- Theatrical release poster
- Directed by: Nora Ephron
- Screenplay by: Nora Ephron
- Based on: My Life in France by Julia Child Alex Prud'homme; Julie & Julia by Julie Powell;
- Produced by: Nora Ephron; Laurence Mark; Eric Steel; Amy Robinson;
- Starring: Meryl Streep; Amy Adams; Stanley Tucci; Chris Messina; Linda Emond;
- Cinematography: Stephen Goldblatt
- Edited by: Richard Marks
- Music by: Alexandre Desplat
- Production companies: Columbia Pictures; Easy There Tiger Productions; Laurence Mark Productions;
- Distributed by: Sony Pictures Releasing
- Release date: August 7, 2009;
- Running time: 123 minutes
- Country: United States
- Language: English
- Budget: $40 million
- Box office: $129.5 million

= Julie & Julia =

2009 film by Nora Ephron

Julie & Julia is a 2009 American biographical comedy drama film written and directed by Nora Ephron starring Meryl Streep and Amy Adams in the title roles with Stanley Tucci, Chris Messina, and Linda Emond in supporting roles. The film contrasts the life of chef Julia Child (played by Streep) in the early years of her culinary career with the life of young New Yorker Julie Powell (played by Adams), who aspires to cook all 524 recipes in Child's cookbook in 365 days, a challenge she described on her popular blog, which made her a published author.

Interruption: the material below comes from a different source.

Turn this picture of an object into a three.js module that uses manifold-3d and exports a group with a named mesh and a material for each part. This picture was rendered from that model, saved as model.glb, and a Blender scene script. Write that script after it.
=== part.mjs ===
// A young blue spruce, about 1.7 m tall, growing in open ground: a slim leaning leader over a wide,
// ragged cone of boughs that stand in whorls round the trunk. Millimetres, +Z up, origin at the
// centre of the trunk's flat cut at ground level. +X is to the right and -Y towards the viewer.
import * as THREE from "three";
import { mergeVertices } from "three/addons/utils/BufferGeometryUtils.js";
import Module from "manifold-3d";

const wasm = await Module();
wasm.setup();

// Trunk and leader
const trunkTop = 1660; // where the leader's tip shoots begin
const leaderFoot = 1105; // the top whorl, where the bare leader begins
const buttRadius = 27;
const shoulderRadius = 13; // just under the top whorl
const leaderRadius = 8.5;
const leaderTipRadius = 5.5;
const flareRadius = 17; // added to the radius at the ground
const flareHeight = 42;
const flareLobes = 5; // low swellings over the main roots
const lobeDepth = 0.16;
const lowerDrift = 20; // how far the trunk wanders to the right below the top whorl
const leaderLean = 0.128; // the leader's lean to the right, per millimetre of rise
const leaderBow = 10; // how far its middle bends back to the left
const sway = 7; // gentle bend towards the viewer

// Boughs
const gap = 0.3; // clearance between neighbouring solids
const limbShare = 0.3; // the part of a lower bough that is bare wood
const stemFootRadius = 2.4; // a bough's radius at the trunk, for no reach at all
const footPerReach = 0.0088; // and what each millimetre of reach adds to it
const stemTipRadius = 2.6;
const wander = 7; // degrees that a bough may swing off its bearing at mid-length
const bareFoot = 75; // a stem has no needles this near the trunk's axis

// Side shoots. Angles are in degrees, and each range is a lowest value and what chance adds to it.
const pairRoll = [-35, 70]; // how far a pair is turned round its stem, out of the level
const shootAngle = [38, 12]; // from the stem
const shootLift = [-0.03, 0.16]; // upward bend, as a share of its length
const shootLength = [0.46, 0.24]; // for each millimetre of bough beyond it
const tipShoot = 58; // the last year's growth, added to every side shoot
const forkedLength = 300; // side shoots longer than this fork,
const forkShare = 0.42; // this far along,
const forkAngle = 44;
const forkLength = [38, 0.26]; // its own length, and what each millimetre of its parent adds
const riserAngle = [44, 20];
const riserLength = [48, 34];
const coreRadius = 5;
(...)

Ephron's screenplay is based on two books: My Life in France, Child's autobiography written with Alex Prud'homme, and a memoir by Powell, Julie & Julia: 365 Days, 524 Recipes, 1 Tiny Apartment Kitchen (later retitled Julie & Julia: My Year of Cooking Dangerously). Both of these books were written and published between 2004 and 2006. Powell's book was based on her blog The Julie/Julia Project, where she documented online her daily experiences cooking each of the 524 recipes in Child's 1961 cookbook Mastering the Art of French Cooking. The film is the first major motion picture based on a blog.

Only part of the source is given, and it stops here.